Despite infusing the show with the supernatural, ensuring it felt true to life was essential. But one of the greatest difficulties in writing stories centred around teenagers and the internet is the rapidly evolving natures of both: “We spoke with a lot of nieces and nephews and went into our old secondary school to do focus groups with teens to find out how their lives were, and what the key differences were,” says Michael. “That was obviously technology, but the utilisation of it was still simple.”
The pair found that social media fed three fundamental needs: care, attention, and a desire to feel seen and heard. “People attach themselves emotionally to what they create online”, says Paul. “The digital self we create on social media is part of us – but we are in a technological age where few people understand what they’re using beyond the surface level. No one knows how it’s coded, where it’s transmitted to – who is that data going to?”

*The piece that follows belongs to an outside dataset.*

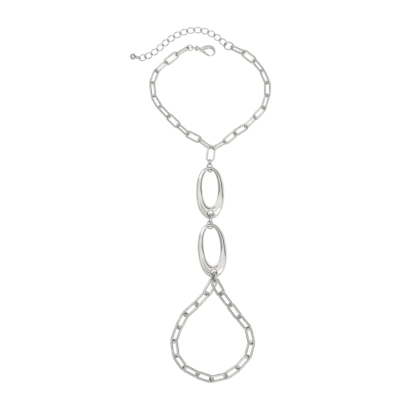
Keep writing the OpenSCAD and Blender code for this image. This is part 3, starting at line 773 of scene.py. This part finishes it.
# A white tent, and grey cards at its upper right and lower left, each by height above the table.
TENT = [(0.0, (0.26, 0.257, 0.25, 1)), (0.34, (0.34, 0.337, 0.328, 1)),
        (0.60, (0.70, 0.694, 0.68, 1)), (0.86, (0.98, 0.975, 0.96, 1)),
        (1.0, (0.98, 0.975, 0.96, 1))]
CARDS = [(0.0, (0.14, 0.139, 0.135, 1)), (0.34, (0.125, 0.124, 0.12, 1)),
         (0.58, (0.39, 0.387, 0.378, 1)), (0.80, (0.78, 0.775, 0.76, 1)),
         (1.0, (0.98, 0.975, 0.96, 1))]
CARD_LEAN_X, CARD_LEAN_Y = 0.25, 0.16
CARD_EDGE = (-0.15, 0.5)
TENT_STRENGTH = 1.12
world = bpy.data.worlds.new("Studio")
world.use_nodes = True
world.node_tree.nodes.clear()
bpy.context.scene.world = world
make = Maker(world.node_tree)
toward_x = make.add("ShaderNodeSeparateXYZ", {},
                    {0: make.add("ShaderNodeTexCoord", output="Generated")})
toward_y, height = toward_x.output("Y"), toward_x.output("Z")
tent = make.add("ShaderNodeValToRGB", {"stops": TENT}, {"Fac": height})
cards = make.add("ShaderNodeValToRGB", {"stops": CARDS}, {"Fac": height})
corner = toward_x * toward_y * 2 + toward_x * CARD_LEAN_X - toward_y * CARD_LEAN_Y
carded = make.add("ShaderNodeMapRange", {"interpolation_type": "SMOOTHSTEP"},
                  {"Value": corner, "From Min": CARD_EDGE[0], "From Max": CARD_EDGE[1],
                   "To Min": 0.0, "To Max": 1.0})
sky = make.add("ShaderNodeMix", {"data_type": "RGBA"}, {0: carded, 6: tent, 7: cards}, 2)
background = make.add("ShaderNodeBackground", {}, {"Color": sky, "Strength": TENT_STRENGTH})
make.add("ShaderNodeOutputWorld", {}, {"Surface": background})

VIEW_MIDDLE = (0.0039, -0.0016)
VIEW_WIDTH = 0.208
CAMERA_HEIGHT = 2.0
SENSOR_WIDTH = 36
lens = bpy.data.cameras.new("Camera")
lens.sensor_width = SENSOR_WIDTH
lens.lens = SENSOR_WIDTH * CAMERA_HEIGHT / VIEW_WIDTH
camera = bpy.data.objects.new("Camera", lens)
camera.location = (*VIEW_MIDDLE, CAMERA_HEIGHT)
bpy.context.scene.collection.objects.link(camera)
bpy.context.scene.camera = camera
bpy.context.scene.view_settings.view_transform = "Standard"

bpy.context.view_layer.update()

Where Red Rose truly twists the knife is in its reflection of the frightening uncertainty of working-class families like Rochelle’s, our initial teenage protagonist leading us into the world of Red Rose – at a time where 41 per cent of children live in poverty in southeast Bolton, her struggle to merely keep the lights on feels all too real. The sociopolitical undercurrent of the show is carried through Isis Hainsworth’s Rochelle, the first but certainly not the last to fall for Red Rose as a result of having no other option. This emphasis on the psychological entwined with the technological draws distinct parallels to Black Mirror, which actress Amelia Clarkson who plays Wren Davis is a huge fan of: “I think what I’m obsessed with is the psychological darkness of it all.”

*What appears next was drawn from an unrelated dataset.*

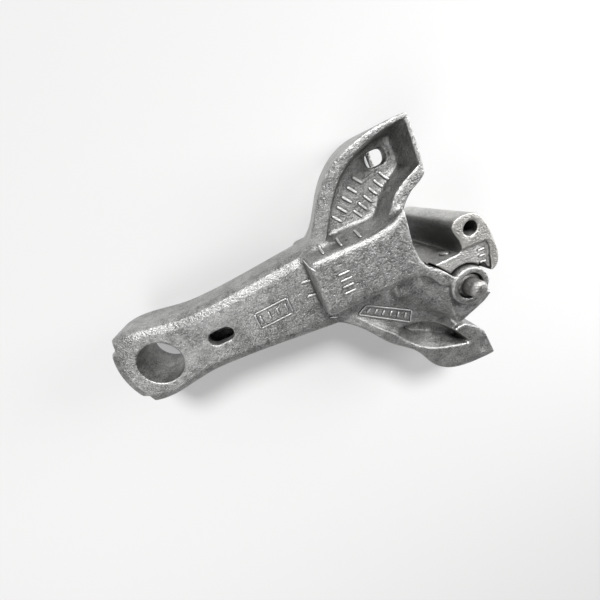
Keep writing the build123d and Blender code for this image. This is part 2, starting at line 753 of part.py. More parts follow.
with BuildPart() as lock_lift_lever:
    # hub and fork arms to the cross rivet
    with BuildSketch(lift_plane(LIFT_Y + 18)):
        with Locations((LEVER_X, LEVER_Z)):
            Circle(17)
    extrude(amount=36)
    for fork_y in (LIFT_Y + 18, LIFT_Y - 12):
        with BuildSketch(lift_plane(fork_y)):
            with Locations((EYE_X, EYE_Z)):
                Circle(12)
            with Locations((LEVER_X, LEVER_Z)):
                Circle(17)
            with BuildLine():
                Polyline(
                    (LEVER_X + 9, LEVER_Z + 13), (EYE_X + 7, EYE_Z + 9.5),
                    (EYE_X - 7, EYE_Z - 9.5), (LEVER_X - 9, LEVER_Z - 13), close=True,
                )
            make_face()
        extrude(amount=6)
    # tail with the eye for the operating rod
    with BuildSketch(lift_plane(LIFT_Y + 9)):
        with BuildLine():
            Polyline(
                (LEVER_X - 2, LEVER_Z + 6), (402, LEVER_Z + 1), (402, LEVER_Z - 15),
                (LEVER_X - 2, LEVER_Z - 14), close=True,
            )
        make_face()
        with Locations((398, LEVER_Z - 12)):
            Circle(19)
            Circle(10.5, mode=Mode.SUBTRACT)
    extrude(amount=18)
    with BuildSketch(lift_plane(LIFT_Y + 30)):
        with Locations((LEVER_X, LEVER_Z)):
            Circle(LEVER_PIN_R + 0.1)
        with Locations((EYE_X, EYE_Z)):
            Circle(RIVET_R + 0.1)
    extrude(amount=60, mode=Mode.SUBTRACT)

lock_lift_lever.part.label = "lock_lift_lever"
export_step(lock_lift_lever.part, "parts/lock_lift_lever.step")

with BuildPart() as lock_lift_connector:
    with BuildSketch(lift_plane(LIFT_Y + 10)):
        with BuildLine():
            Polyline(
                (LEG_X - 11, LINK_Z), (LEG_X + 11, LINK_Z), (EYE_X + 32, EYE_Z + 12),
                (EYE_X + 32, EYE_Z - 14), (EYE_X - 15, EYE_Z - 14), (EYE_X - 15, EYE_Z + 12),
                close=True,
            )
        make_face()
        with Locations((LEG_X, LINK_Z)):
            Circle(11)
        # open slot that the rivet slides along as the lever turns
        low = EYE_Z - RIVET_R - 2.2
        high = EYE_Z + RIVET_R + 2.2
        Polygon(
            (EYE_X - 9.5, low), (EYE_X + 26, low), (EYE_X + 26, high), (EYE_X - 9.5, high),
            align=None, mode=Mode.SUBTRACT,
        )
    extrude(amount=20)
    with BuildSketch(lift_plane(LIFT_Y + 6)):
        Polygon(
            (LEG_X - 30, LINK_Z - 14), (LEG_X + 30, LINK_Z - 14), (LEG_X + 30, LINK_Z + 20),
            (LEG_X - 30, LINK_Z + 20), align=None,
        )
    extrude(amount=12, mode=Mode.SUBTRACT)
    with BuildSketch(lift_plane(LIFT_Y + 12)):
        with Locations((LEG_X, LINK_Z)):
            Circle(RIVET_R + 0.1)
    extrude(amount=24, mode=Mode.SUBTRACT)

lock_lift_connector.part.label = "lock_lift_connector"
export_step(lock_lift_connector.part, "parts/lock_lift_connector.step")

with BuildPart() as lock_lift_toggle:
    with BuildSketch(lift_plane(LIFT_Y + 5.5)):
        with Locations((LEG_X, TOGGLE_Z), (LEG_X, LINK_Z)):
            Circle(12)
        Polygon(
            (LEG_X - 11, TOGGLE_Z), (LEG_X + 11, TOGGLE_Z), (LEG_X + 11, LINK_Z),
            (LEG_X - 11, LINK_Z), align=None,
        )
        with Locations((LEG_X, TOGGLE_Z), (LEG_X, LINK_Z)):
            Circle(RIVET_R + 0.1, mode=Mode.SUBTRACT)
    extrude(amount=11)

lock_lift_toggle.part.label = "lock_lift_toggle"
export_step(lock_lift_toggle.part, "parts/lock_lift_toggle.step")


def rivet(name, x, z, radius, grip, head_r, head_t):
    """Rivet along Y centred on the lift plane, with a head at each end."""
    with BuildPart() as body:
        with BuildSketch(lift_plane(LIFT_Y + grip / 2)):
            with Locations((x, z)):
                Circle(radius)
        extrude(amount=grip)
        for start in (LIFT_Y + grip / 2 + head_t, LIFT_Y - grip / 2):
            with BuildSketch(lift_plane(start)):
                with Locations((x, z)):
                    Circle(head_r)
            extrude(amount=head_t)
    body.part.label = name
    export_step(body.part, "parts/" + name + ".step")


rivet("lever_pin", LEVER_X, LEVER_Z, LEVER_PIN_R, grip=67, head_r=15, head_t=6)
rivet("lever_rivet", EYE_X, EYE_Z, RIVET_R, grip=37, head_r=10, head_t=4)
rivet("connector_rivet", LEG_X, LINK_Z, RIVET_R, grip=21, head_r=10, head_t=3)
rivet("toggle_rivet", LEG_X, TOGGLE_Z, RIVET_R, grip=33, head_r=10, head_t=4)
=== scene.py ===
"""Looks of the rigid-shank knuckle coupler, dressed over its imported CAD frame.

The frame is in metres: origin at the centre of the shank pin bore, +X towards
the knuckle, +Y towards the guard arm, +Z up.
"""

import json
import logging
import math
from dataclasses import dataclass
from enum import Enum
from typing import Any, ClassVar

import bmesh
import bpy
import numpy as np
from mathutils import Matrix, Vector
from mathutils.bvhtree import BVHTree


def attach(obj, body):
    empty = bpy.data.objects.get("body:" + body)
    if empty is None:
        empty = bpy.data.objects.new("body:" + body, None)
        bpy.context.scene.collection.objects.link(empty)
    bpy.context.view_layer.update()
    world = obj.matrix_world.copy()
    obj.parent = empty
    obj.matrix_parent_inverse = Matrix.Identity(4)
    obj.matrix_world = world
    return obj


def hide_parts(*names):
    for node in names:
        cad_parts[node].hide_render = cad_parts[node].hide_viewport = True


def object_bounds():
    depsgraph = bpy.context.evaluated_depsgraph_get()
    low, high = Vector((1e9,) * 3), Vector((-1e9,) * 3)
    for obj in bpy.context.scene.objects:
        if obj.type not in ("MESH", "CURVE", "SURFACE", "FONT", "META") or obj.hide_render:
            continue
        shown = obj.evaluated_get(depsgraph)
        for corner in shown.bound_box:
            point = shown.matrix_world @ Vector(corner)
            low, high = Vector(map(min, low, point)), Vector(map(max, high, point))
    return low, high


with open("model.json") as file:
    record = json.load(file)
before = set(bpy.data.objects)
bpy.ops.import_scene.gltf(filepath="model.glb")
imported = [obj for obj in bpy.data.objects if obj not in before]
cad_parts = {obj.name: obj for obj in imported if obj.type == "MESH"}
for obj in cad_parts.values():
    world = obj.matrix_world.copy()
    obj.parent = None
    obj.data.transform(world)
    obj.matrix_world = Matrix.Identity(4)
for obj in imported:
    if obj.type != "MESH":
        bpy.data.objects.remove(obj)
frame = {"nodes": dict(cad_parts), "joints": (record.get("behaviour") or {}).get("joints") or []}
cad_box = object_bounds()

log = logging.getLogger("coupler")

Colour = tuple[float, float, float]
Point = tuple[float, float, float]
Spot = tuple[float, float]

MM = 0.001
CREST = "crest"
RAYS = 6  # samples of the nodes that look round a point


# ------------------------------------------------------------------ shader maths
class Value:
    """A number or colour leaving a node, usable in Python expressions."""

    def __init__(self, graph: "Graph", socket: bpy.types.NodeSocket) -> None:
        """Wraps one output socket of a graph."""
        self.graph = graph
        self.socket = socket

    def _math(self, operation: str, first: Any, second: Any) -> "Value":
        """Adds one Math node working on two numbers."""
        return self.graph.node("ShaderNodeMath", {"operation": operation}, {0: first, 1: second})

    def __add__(self, other: Any) -> "Value":
        """Sum."""
        return self._math("ADD", self, other)

    def __radd__(self, other: Any) -> "Value":
        """Sum, number first."""
        return self._math("ADD", other, self)

    def __sub__(self, other: Any) -> "Value":
        """Difference."""
        return self._math("SUBTRACT", self, other)

    def __rsub__(self, other: Any) -> "Value":
        """Difference, number first."""
        return self._math("SUBTRACT", other, self)

    def __mul__(self, other: Any) -> "Value":
        """Product."""
        return self._math("MULTIPLY", self, other)

    def __rmul__(self, other: Any) -> "Value":
        """Product, number first."""
        return self._math("MULTIPLY", other, self)

    def __gt__(self, other: Any) -> "Value":
        """One where this is larger, else zero."""
        return self._math("GREATER_THAN", self, other)

    def clamped(self, low: float, high: float) -> "Value":
        """Maps low to 0 and high to 1, and holds both ends.

        Args:
            low: Value that becomes 0.
            high: Value that becomes 1.

        Returns:
            The mapped value.
        """
        return self.graph.node(
            "ShaderNodeMapRange",
            {"clamp": True, "interpolation_type": "SMOOTHSTEP"},
            {"Value": self, "From Min": low, "From Max": high},
        )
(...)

“Your phone lives in your pocket – it’s always there. It can control the way you feel so much even though we could just turn it off and not feel it anymore. I think that’s really scary” – Isis Hainsworth
Speaking over Zoom, Clarkson, Isis Hainsworth and Natalie Blair each explain that what truly scares them about Red Rose is its reflection of how impossible it is to untether ourselves from our phones. “Your phone lives in your pocket – it’s always there,” says Hainsworth. “It can control the way you feel so much even though we could just turn it off and not feel it anymore. I think that’s really scary.”
“I think Red Rose pushes on that disconcerting emotional numbness you get from scrolling,” adds Clarkson. “You’re so emotionally manipulated that you can’t go off your natural emotions and feelings like you can in real life.”
That Red Rose begins at such a seminal moment in their adolescence is an integral part of the show, says Clarkson: “I think everyone understands that pinnacle post-GCSE summer where Red Rose starts – it felt like such a malleable phase where anything could happen, and it would shape who you were after.” For the twins, this malleability is precisely what makes these teenagers most vulnerable to the app: “Red Rose exploits shame, because if you can control someone’s shame, you can control them – so, technology plus shame plus manipulation creates a powerfully terrifying pressure.” However, the pair wanted to use Red Rose to demonstrate how someone could free themselves from that torment: “Once you’re open about things, suddenly they lose their power.”

When watching Red Rose, it’s undeniable that the feeling of an industrial town trapped in time encapsulates an eerie stillness, as Paul found when they returned to location scout. “When we were walking round Bolton, someone described it as a Thatcherite graveyard.” For that reason, Red Rose couldn’t have been made anywhere else – the script and the characters are clearly infused with the indomitable Northern spirit, a region eternally haunted by its past through a stagnated present: “A lot of people grow up fast in Bolton. There are benefits and downsides because there’s an element of tragedy there… it’s a story of all former industrial towns that have lost their once-beating economic heart.”
Most importantly though, Red Rose gives a voice to the millions of working-class people throughout the United Kingdom, at a time when they must shout louder than ever. For Michael, this is one of the most important aspects of the show. “We’re excited for the working class across the country to watch this – because if we were teenagers watching Red Rose, we would feel seen and heard.”